#### What you should do
Every line in the listing is to be echoed verbatim.

####################

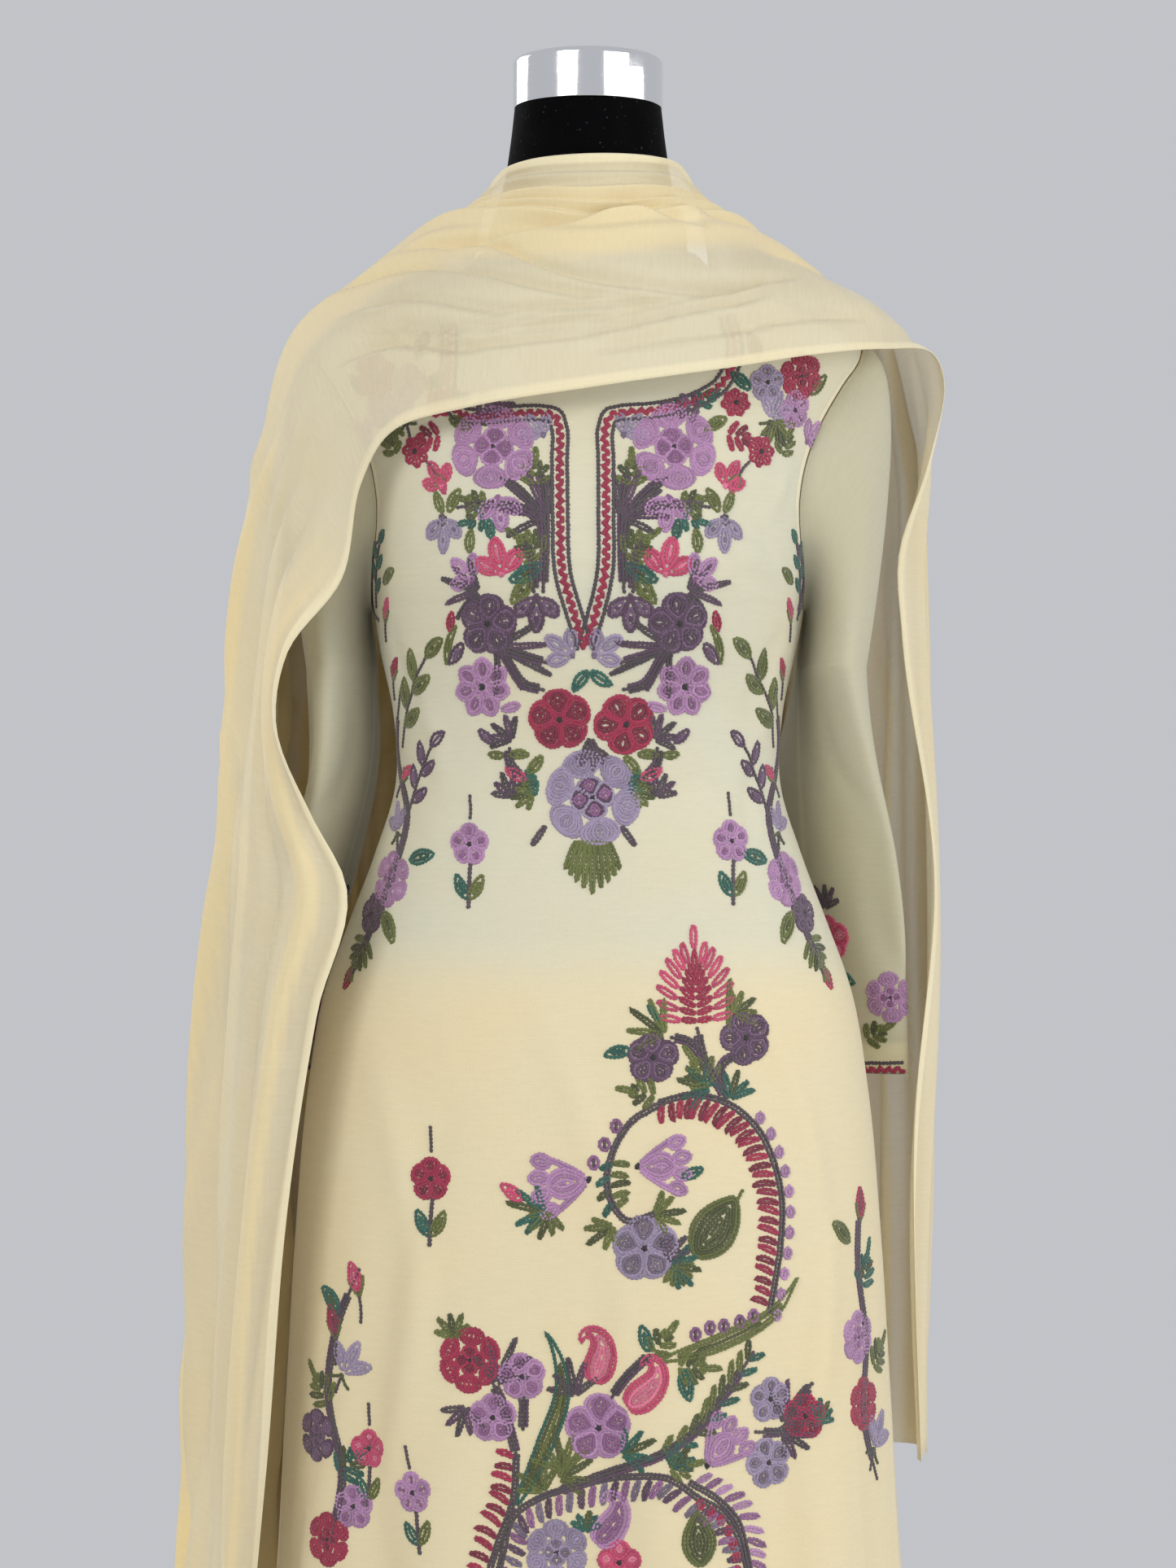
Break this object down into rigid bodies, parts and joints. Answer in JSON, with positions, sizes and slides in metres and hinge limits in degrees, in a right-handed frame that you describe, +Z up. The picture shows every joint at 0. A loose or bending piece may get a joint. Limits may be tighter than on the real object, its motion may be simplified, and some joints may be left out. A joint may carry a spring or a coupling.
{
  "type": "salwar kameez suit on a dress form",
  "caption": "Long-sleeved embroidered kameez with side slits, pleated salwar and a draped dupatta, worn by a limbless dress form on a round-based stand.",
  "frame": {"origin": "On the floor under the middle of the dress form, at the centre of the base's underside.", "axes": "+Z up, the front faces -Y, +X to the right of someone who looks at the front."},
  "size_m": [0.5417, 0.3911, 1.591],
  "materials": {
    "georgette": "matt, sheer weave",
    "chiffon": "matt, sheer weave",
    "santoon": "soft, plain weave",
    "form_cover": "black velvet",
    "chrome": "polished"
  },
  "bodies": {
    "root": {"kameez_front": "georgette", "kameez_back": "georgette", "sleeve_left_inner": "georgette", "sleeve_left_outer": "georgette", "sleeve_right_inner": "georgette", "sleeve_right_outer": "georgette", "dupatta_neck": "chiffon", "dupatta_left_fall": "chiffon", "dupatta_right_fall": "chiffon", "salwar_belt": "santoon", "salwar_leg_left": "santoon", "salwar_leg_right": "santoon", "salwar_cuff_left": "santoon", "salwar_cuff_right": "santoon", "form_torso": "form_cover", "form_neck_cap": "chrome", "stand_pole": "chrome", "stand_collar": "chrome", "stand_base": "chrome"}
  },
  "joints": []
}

####################

#### Reply
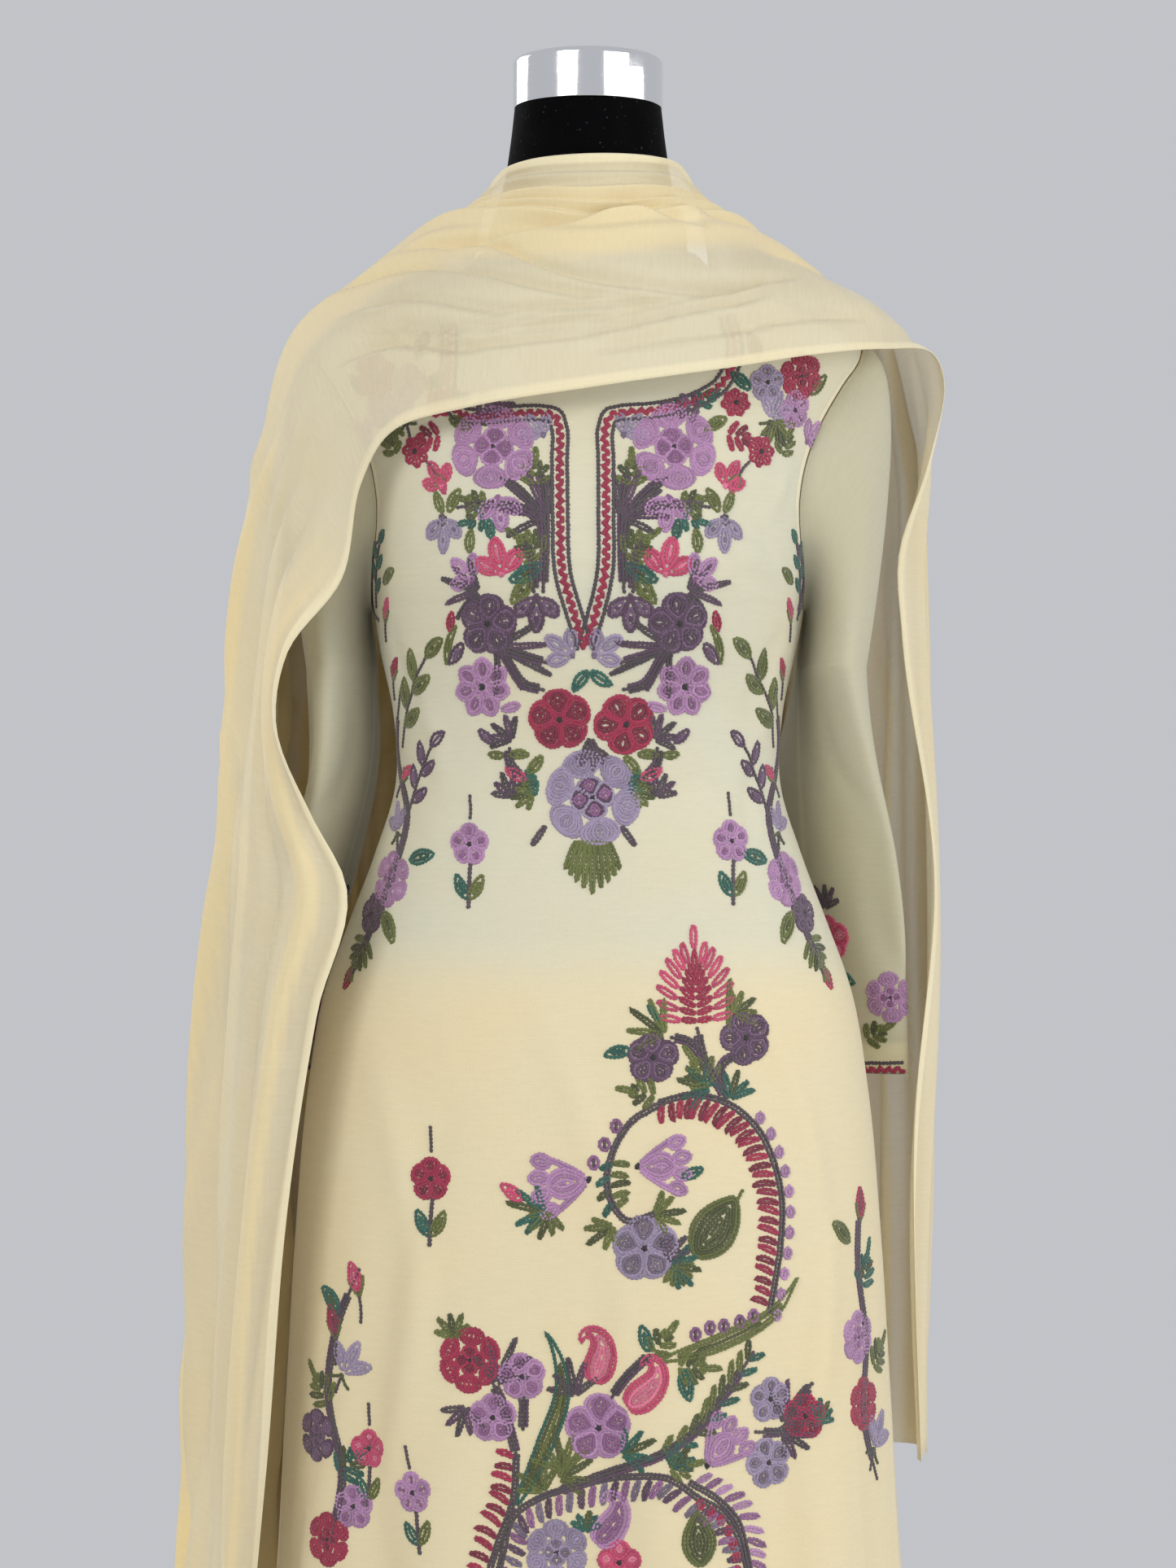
Break this object down into rigid bodies, parts and joints. Answer in JSON, with positions, sizes and slides in metres and hinge limits in degrees, in a right-handed frame that you describe, +Z up. The picture shows every joint at 0. A loose or bending piece may get a joint. Limits may be tighter than on the real object, its motion may be simplified, and some joints may be left out. A joint may carry a spring or a coupling.
{
  "type": "salwar kameez suit on a dress form",
  "caption": "Long-sleeved embroidered kameez with side slits, pleated salwar and a draped dupatta, worn by a limbless dress form on a round-based stand.",
  "frame": {"origin": "On the floor under the middle of the dress form, at the centre of the base's underside.", "axes": "+Z up, the front faces -Y, +X to the right of someone who looks at the front."},
  "size_m": [0.5417, 0.3911, 1.591],
  "materials": {
    "georgette": "matt, sheer weave",
    "chiffon": "matt, sheer weave",
    "santoon": "soft, plain weave",
    "form_cover": "black velvet",
    "chrome": "polished"
  },
  "bodies": {
    "root": {"kameez_front": "georgette", "kameez_back": "georgette", "sleeve_left_inner": "georgette", "sleeve_left_outer": "georgette", "sleeve_right_inner": "georgette", "sleeve_right_outer": "georgette", "dupatta_neck": "chiffon", "dupatta_left_fall": "chiffon", "dupatta_right_fall": "chiffon", "salwar_belt": "santoon", "salwar_leg_left": "santoon", "salwar_leg_right": "santoon", "salwar_cuff_left": "santoon", "salwar_cuff_right": "santoon", "form_torso": "form_cover", "form_neck_cap": "chrome", "stand_pole": "chrome", "stand_collar": "chrome", "stand_base": "chrome"}
  },
  "joints": []
}